Bubble playThere are plenty of messy experiments that cost very little but provide an opportunity to develop a love of science. The simple act of blowing bubbles can teach children so much. How can I make huge bubbles? Does the wind direction make a difference? What’s the right ratio of water to soap that will make the sturdiest bubbles? What happens if I twirl round and round with my bubble wand full of solution? Here are two bubble recipes to try with your little scientists:

Home Made Bubble Solution

  • ¾ cup Joy or Dawn dishwashing soap
  • 2 cups water
  • 3 tsps. Sugar
  1. Mix the sugar and water together
  2. Add the dish soap and stir gently until well mixed
  3. Dip bubble wand into bubble liquid and then blow

Giant Bubble Mix

  • 3 cups water
  • I cup Joy or Dawn dishwashing soap
  • ½ cup light corn syrup
  1. In a large bowl stir water and corn syrup until combined
  2. Add dish soap and stir very gently until well mixed
  3. Make a bubble wand out of pipe cleaners or string

Goop2Another great way to explore science is by experimenting with Goop (a mixture of corn starch and water). Did you know that cornstarch and water can form a non-Newtonian fluid? What is that you ask? When you press on the mixture it becomes a solid, but when you release the pressure it runs like a liquid. This is definitely one experiment that can go outside and the whole family can have fun with it. Hide treasures in the Goop for them to discover, and try to squeeze it into a ball and then release it. You can even put it in a plastic swimming pool and walk through it.

Goop Recipe

  • 1 ½ to 2 cups cornstarch
  • 1 cup water
  • food colouring if you want
  1. Put the water in a bowl and add a few drops food colouring if you want colour
  2. Gradually add 1½ cups cornstarch to the water and stir with a spoon or your hand
  3. A little at a time, add the remaining ½ cup of cornstarch. When you can form a ball by pressing the mixture and it turns into a liquid when you release it, it is ready. If you add too much or too little you can always adjust with more water or more cornstarch.

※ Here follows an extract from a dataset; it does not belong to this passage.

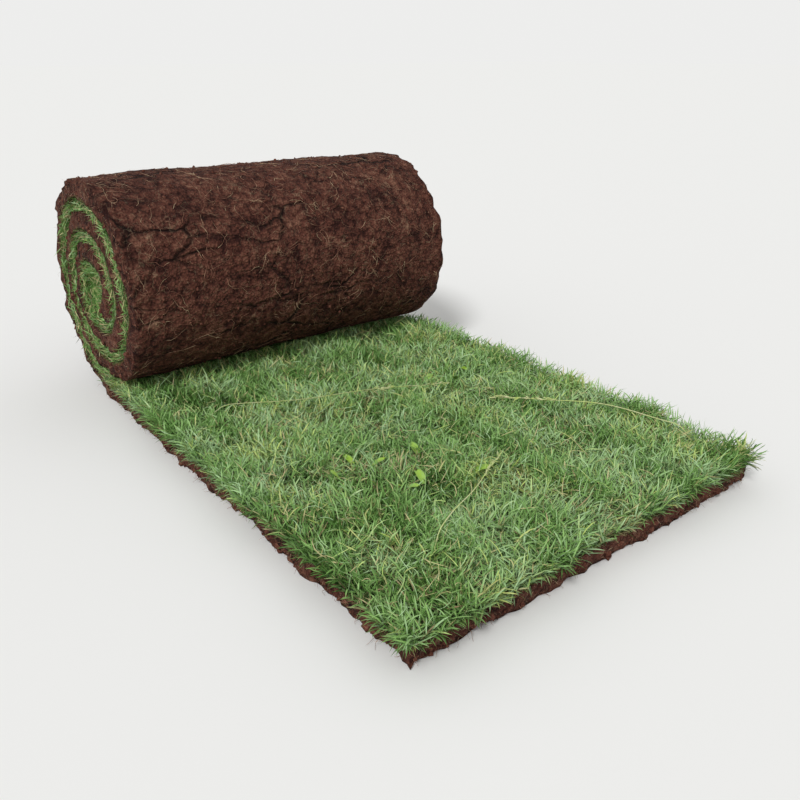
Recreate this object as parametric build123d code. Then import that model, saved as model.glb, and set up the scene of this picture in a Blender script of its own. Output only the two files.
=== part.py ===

* DO NOT DUMP ANY LEFT OVER GOOP INTO THE SEWER OR DRAIN.

Let the water evaporate from the mixture and then put it in a plastic bag or container and throw it out with your garbage. As it dries, it resembles concrete and you don’t want to have to call a plumber.

Children are born scientists. It can be easy and inexpensive to set up fun activities for them to explore their world. The best part is when the whole family gets messy together! Have fun experimenting this summer.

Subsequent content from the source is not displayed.